Tempting, tempting, but this ain't it.  Sure, its a well and just outside of the fort.  And, yes, almost certainly that is Roman stonework.  Why it even looks as if it were excavated a century or so ago, and I have seen pipes left in sites for various reasons.  But, wrong place.  This is a remnant of some farmer's miserable little stead.  Rock and scruffy grass did not make for prosperity even if you could save money by simply pinching nearby bits of stone work for construction.

The actual site of Coventina's Well is unmarked.  It stands to reason that if there were 13,000 Roman coins excavated then there could be a few still in the ground.  So the Management has not made the site blatant and I will abide by that wise policy.

Up and down the hills we went north of the Wall and into Disputed Territories.  We stopped in a little hamlet called Simonburn.  It has a very pleasant Tea Room.  While there I browsed through their local history book and noticed that there was a 13th Century church, St. Mungo's, that was on the site of even earlier sanctuaries.  In fact, it was said that Mungo himself had visited and had baptized Dark Age Pagans at "St. Mungo's Well" near the church.

Ah, sacred wells, pagans, a guy named Mungo....had to visit.

The hunt for the wells started at the church, then went down a ravine to the south and over a small creek.  High up on the other side we found several possible suspects...




All were suitably moss encrusted and had water in them and/or running out of them.  The water did not seem to have any particular influence on the less devout among our little band but perhaps the absence of St. Mungo was part of the problem.  The obviously later brickwork was not actually a deal breaker as it is common place for ancient springs to have some modern work on them either to protect the water source or to keep people and animals from falling in and coming to grief.

Ah, alas for mystery and history.  It seems that these water sources are newer and less holy.  Known as far back as the 18th century as "Mugger's Well" a vicar of Victorian times decided - for no particular reason - that this must be a typo of sorts and just renamed them.

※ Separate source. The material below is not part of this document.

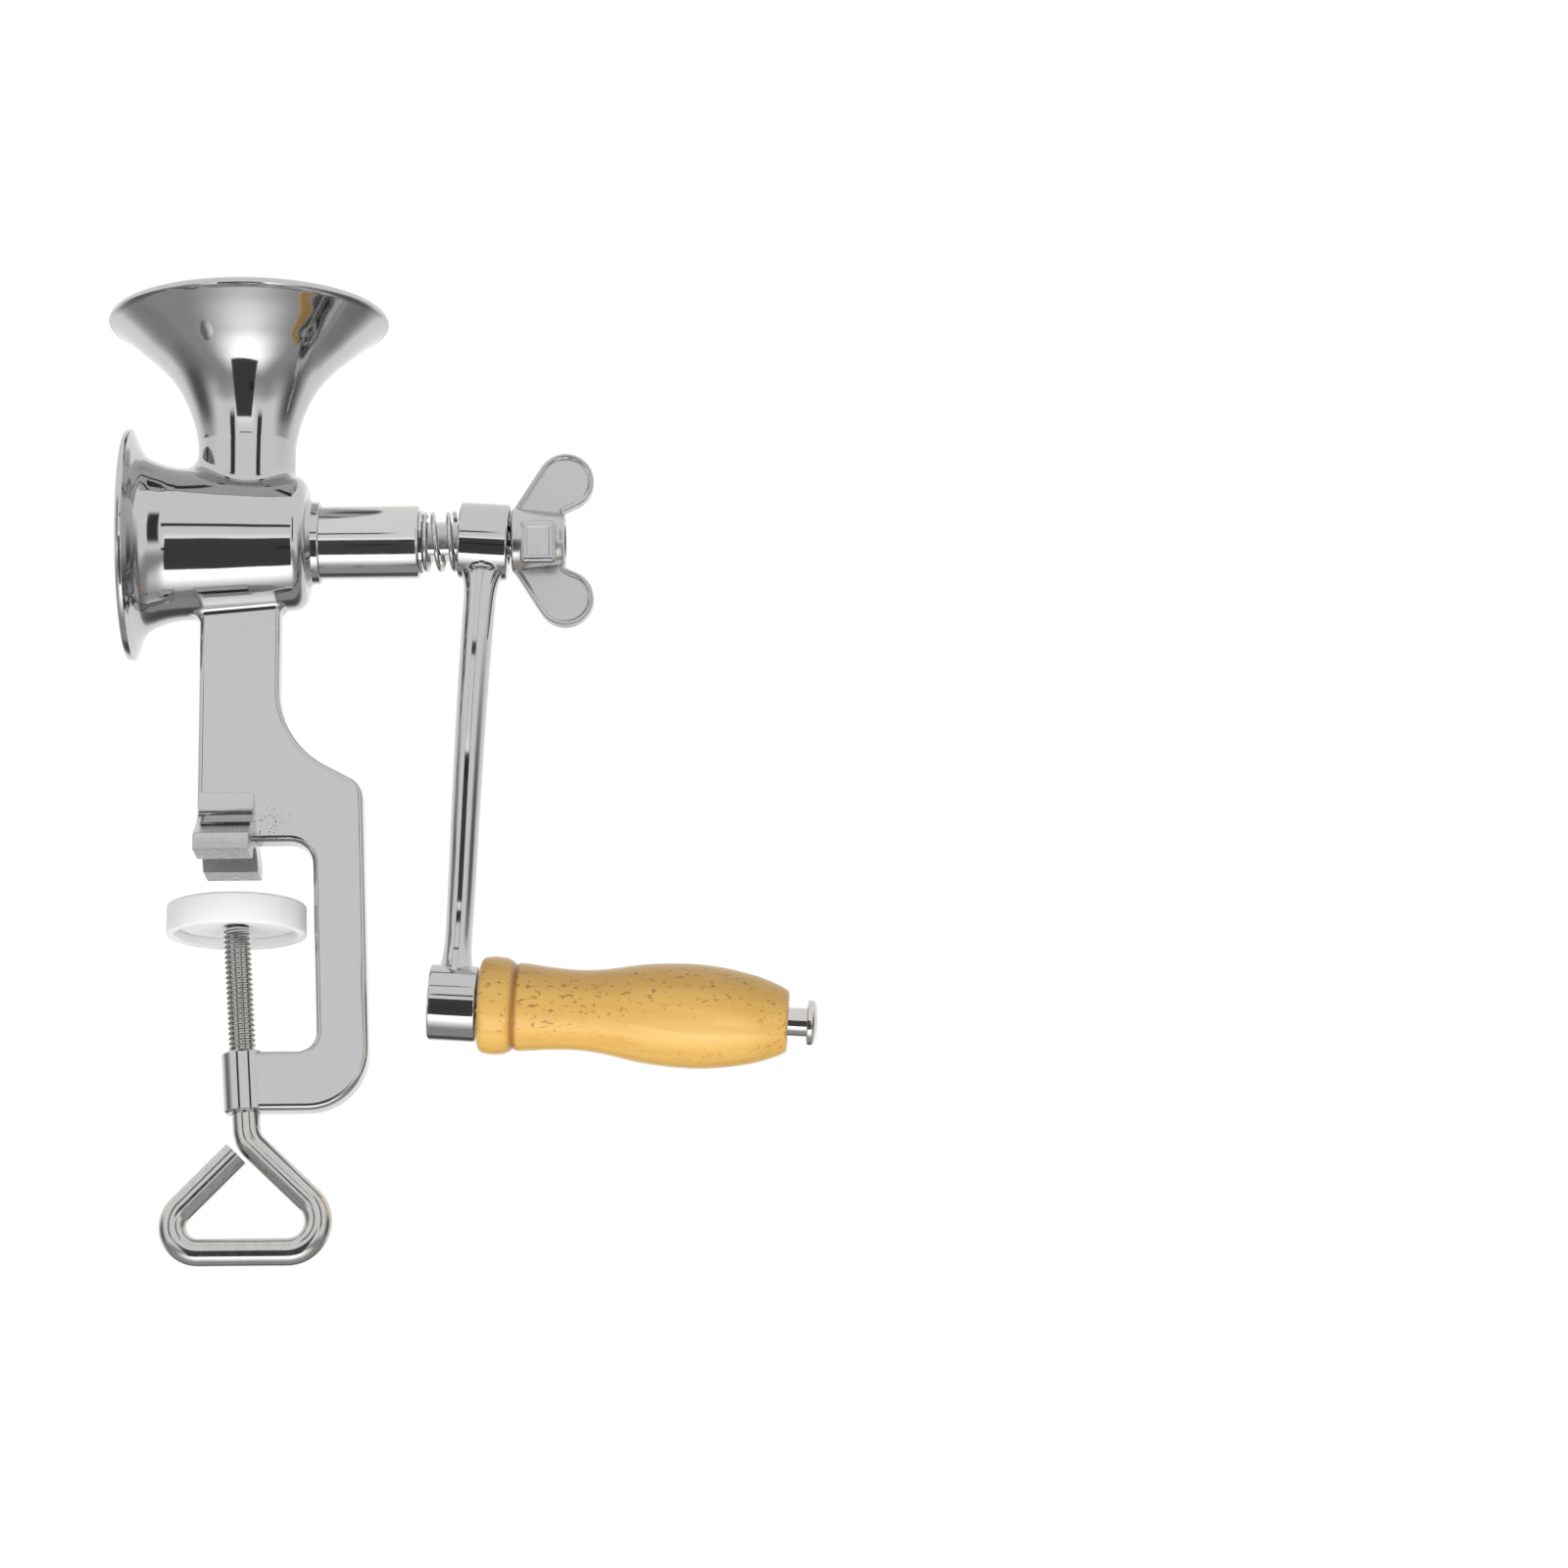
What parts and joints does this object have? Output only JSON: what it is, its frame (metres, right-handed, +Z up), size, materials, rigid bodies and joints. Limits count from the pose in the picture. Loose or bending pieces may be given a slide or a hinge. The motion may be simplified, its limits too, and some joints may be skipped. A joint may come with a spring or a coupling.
{
  "type": "hand grain mill",
  "caption": "Hand-cranked grain mill with a round hopper, toothed burrs behind a flared discharge mouth, a swan-neck crank with a wooden grip and a screw clamp for a table edge.",
  "frame": {"origin": "in the plane of the two foot soles, straight below the middle of the hopper, where the clamp grips the table top", "axes": "+X along the shaft towards the crank, +Z up, +Y across, away from the camera"},
  "size_m": [0.2087, 0.083, 0.2842],
  "materials": {
    "polished_casting": "mirror-polished plated casting",
    "turned_steel": "bright turned steel",
    "burr_steel": "hardened, ground",
    "bronze": "sintered",
    "spring_steel": "plated wire",
    "satin_casting": "satin plated casting",
    "varnished_beech": "clear varnish",
    "milky_plastic": "milky, slightly glossy"
  },
  "bodies": {
    "frame": {"mill_body": "polished_casting", "bearing_sleeve": "turned_steel", "inner_bush": "bronze", "outer_bush": "bronze", "thrust_washer": "burr_steel", "stator_burr": "burr_steel", "stator_dowel_top": "turned_steel", "stator_dowel_bottom": "turned_steel"},
    "drive": {"drive_shaft": "turned_steel", "auger": "burr_steel", "auger_pin": "turned_steel", "rotor_burr": "burr_steel", "burr_cross_pin": "turned_steel", "spring": "spring_steel"},
    "crank": {"crank_arm": "polished_casting", "grip_pin": "turned_steel", "grip_pin_washer": "turned_steel", "grip_pin_nut": "turned_steel"},
    "wing": {"wing_nut": "satin_casting"},
    "grip": {"grip": "varnished_beech"},
    "carrier": {"pad_retaining_ring": "turned_steel"},
    "screw": {"clamp_screw": "turned_steel"},
    "pad": {"clamp_pad": "milky_plastic", "swivel_plate": "milky_plastic"}
  },
  "joints": [
    {"name": "crank_turn", "type": "hinge", "parent": "frame", "child": "drive", "pos_m": [0, 0, 0.097], "axis": [1, 0, 0], "continuous": true},
    {"name": "nut_travel", "type": "slide", "parent": "drive", "child": "crank", "axis": [1, 0, 0], "range_m": [-0.0045, 0.003], "deforming": ["spring"]},
    {"name": "wing_nut_turn", "type": "hinge", "parent": "crank", "child": "wing", "pos_m": [0.0785, 0, 0.097], "axis": [1, 0, 0], "range_deg": [-1080, 720]},
    {"name": "grip_spin", "type": "hinge", "parent": "crank", "child": "grip", "pos_m": [0.06195, 0, -0.04145], "axis": [0.9979, 0, -0.0645], "continuous": true},
    {"name": "clamp_travel", "type": "slide", "parent": "frame", "child": "carrier", "axis": [-0.061, 0, 0.9981], "range_m": [-0.0285, 0.0045]},
    {"name": "clamp_turn", "type": "hinge", "parent": "carrier", "child": "screw", "pos_m": [-0.0012, 0, -0.017], "axis": [-0.061, 0, 0.9981], "range_deg": [-6840, 1080]},
    {"name": "pad_tilt", "type": "hinge", "parent": "carrier", "child": "pad", "pos_m": [-0.0012, 0, -0.017], "axis": [0, 1, 0], "range_deg": [-5, 1.5]}
  ],
  "couplings": [
    {"joint": "wing_nut_turn", "follows": "nut_travel", "rad_per_m": 4188.8},
    {"joint": "clamp_travel", "follows": "clamp_turn", "m_per_rad": 0.00023873}
  ]
}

A Mugger in this context means a travelling peddler who sold crockery.  I can imagine such folks using this as a nice campsite.  The alternate and more common use of Mugger is to describe a violent robber, someone who might hit you in "the mug".  It gets a little help along the way from a Hindu word that is used to designate a large and rather mean spirited crocodile which would be equally happy to grab hold of either end of you.